Brands and copyright

Personally, I’ve learnt almost everything I know about online publishing from people whom I would classify as technologists rather than publishers. The person who perhaps straddles this divide most effectively is Tim O’Reilly, the man to whom much of Silicon Valley turns in order to make sense of their past and forecast their future. He is also publisher of the best web-technology books on the planet. In 1995, O’Reilly made a particularly prescient remark [1]:

“Trademark may turn out to be a far more important form of intellectual property protection for the net than copyright.”

This seems right. The most spectacular web successes – Amazon, Google, Wikipedia, craiglist – depend on their brand reputation much more than they depend on proprietary content (though many certainly depend on proprietary computer code). They achieve success by providing great user experiences that result in people coming back to their sites time and again. This quest for ‘moreishness’ is far more effective than the obsession with ‘stickiness’ (i.e., trying to prevent visitors from leaving your site) that so dominated web thinking in the 1990s.

Disciplines

And what of the barriers that ought to be of most interest to anyone concerned with the spread of human knowledge: those between different fields of study? Here there seems to be no intrinsic bias in the potential of the web. It can drive us into self-reinforcing and introspective niches just as readily as it can connect us to people and knowledge that will broaden our horizons.

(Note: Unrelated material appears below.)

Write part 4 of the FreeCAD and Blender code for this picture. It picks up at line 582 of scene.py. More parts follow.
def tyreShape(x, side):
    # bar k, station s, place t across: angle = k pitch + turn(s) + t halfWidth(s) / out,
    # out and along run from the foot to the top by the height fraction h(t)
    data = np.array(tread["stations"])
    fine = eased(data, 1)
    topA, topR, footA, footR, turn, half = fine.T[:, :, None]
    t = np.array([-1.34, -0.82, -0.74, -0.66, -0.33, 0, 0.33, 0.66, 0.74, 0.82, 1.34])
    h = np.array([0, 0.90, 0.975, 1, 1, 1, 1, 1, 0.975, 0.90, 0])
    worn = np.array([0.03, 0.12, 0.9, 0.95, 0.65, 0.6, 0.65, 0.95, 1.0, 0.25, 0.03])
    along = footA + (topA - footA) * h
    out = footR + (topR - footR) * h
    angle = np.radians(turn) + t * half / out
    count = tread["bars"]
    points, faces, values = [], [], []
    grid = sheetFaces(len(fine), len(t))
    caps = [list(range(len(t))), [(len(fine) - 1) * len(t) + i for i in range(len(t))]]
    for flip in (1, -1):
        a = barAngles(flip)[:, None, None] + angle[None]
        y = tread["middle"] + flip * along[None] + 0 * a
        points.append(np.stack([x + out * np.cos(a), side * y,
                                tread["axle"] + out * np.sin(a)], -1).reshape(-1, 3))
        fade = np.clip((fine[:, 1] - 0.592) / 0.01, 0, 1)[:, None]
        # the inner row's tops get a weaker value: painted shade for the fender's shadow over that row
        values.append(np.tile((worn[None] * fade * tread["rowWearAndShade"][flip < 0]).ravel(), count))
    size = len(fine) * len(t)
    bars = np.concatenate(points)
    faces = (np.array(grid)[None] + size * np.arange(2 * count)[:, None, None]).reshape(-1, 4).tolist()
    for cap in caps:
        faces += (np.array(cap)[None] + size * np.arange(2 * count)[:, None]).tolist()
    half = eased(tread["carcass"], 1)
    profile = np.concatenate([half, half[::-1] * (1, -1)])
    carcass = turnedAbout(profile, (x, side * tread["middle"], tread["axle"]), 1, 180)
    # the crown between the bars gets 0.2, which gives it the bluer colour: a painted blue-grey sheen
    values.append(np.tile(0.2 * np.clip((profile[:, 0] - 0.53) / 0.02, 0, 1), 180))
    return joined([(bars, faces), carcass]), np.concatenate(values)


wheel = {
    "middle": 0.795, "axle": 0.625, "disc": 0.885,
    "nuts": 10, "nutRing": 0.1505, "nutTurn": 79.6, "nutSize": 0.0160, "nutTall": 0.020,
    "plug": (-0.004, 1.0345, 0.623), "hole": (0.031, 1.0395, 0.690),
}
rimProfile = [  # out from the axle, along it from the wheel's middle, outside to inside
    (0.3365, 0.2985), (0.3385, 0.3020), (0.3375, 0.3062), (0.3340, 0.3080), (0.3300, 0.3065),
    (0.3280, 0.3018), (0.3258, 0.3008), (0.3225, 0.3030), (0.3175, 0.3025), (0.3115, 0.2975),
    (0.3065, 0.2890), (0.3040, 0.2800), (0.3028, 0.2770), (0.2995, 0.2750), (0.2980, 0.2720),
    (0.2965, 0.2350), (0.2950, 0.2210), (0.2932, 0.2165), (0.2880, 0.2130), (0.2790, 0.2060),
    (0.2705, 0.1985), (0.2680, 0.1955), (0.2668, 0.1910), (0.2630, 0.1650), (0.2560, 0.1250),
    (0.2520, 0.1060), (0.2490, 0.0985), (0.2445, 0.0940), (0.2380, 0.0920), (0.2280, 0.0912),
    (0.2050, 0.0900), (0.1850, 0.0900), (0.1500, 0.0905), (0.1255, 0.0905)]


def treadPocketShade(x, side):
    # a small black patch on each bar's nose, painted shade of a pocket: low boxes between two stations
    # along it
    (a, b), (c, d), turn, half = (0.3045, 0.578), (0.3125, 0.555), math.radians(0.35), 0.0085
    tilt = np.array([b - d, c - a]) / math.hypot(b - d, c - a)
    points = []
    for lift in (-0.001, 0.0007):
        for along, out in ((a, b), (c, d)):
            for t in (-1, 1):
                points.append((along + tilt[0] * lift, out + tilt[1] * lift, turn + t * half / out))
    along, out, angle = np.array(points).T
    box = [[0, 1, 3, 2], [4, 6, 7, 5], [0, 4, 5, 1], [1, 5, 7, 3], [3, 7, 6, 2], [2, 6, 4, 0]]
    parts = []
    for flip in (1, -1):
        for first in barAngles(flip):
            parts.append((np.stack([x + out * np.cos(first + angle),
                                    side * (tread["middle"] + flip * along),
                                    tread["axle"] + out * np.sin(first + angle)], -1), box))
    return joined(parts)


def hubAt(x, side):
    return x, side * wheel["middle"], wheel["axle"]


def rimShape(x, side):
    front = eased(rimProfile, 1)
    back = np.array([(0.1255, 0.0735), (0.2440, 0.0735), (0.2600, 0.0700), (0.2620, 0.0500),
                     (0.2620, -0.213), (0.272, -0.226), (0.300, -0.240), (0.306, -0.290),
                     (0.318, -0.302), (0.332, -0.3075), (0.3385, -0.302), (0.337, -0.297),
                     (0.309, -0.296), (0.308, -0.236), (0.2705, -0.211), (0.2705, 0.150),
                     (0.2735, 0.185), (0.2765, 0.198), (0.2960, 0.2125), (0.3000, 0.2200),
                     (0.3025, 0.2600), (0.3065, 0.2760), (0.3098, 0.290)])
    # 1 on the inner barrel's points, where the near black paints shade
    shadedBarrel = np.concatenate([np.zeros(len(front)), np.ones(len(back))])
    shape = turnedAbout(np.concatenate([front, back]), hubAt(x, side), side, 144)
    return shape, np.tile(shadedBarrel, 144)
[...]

My erstwhile boss, Richard Charkin, that rare kind of person with a genuine passion for both science and literature, once lamented on his blog the lack of interest in science among book publishers [2]. As I pointed out in a supporting comment, “a true love of knowledge doesn’t stop at arbitrary borders”. For any of us working to fulfil the web’s potential as a scholarly medium – and for scholarly societies in particular – that sentiment above all ought to be our guiding star.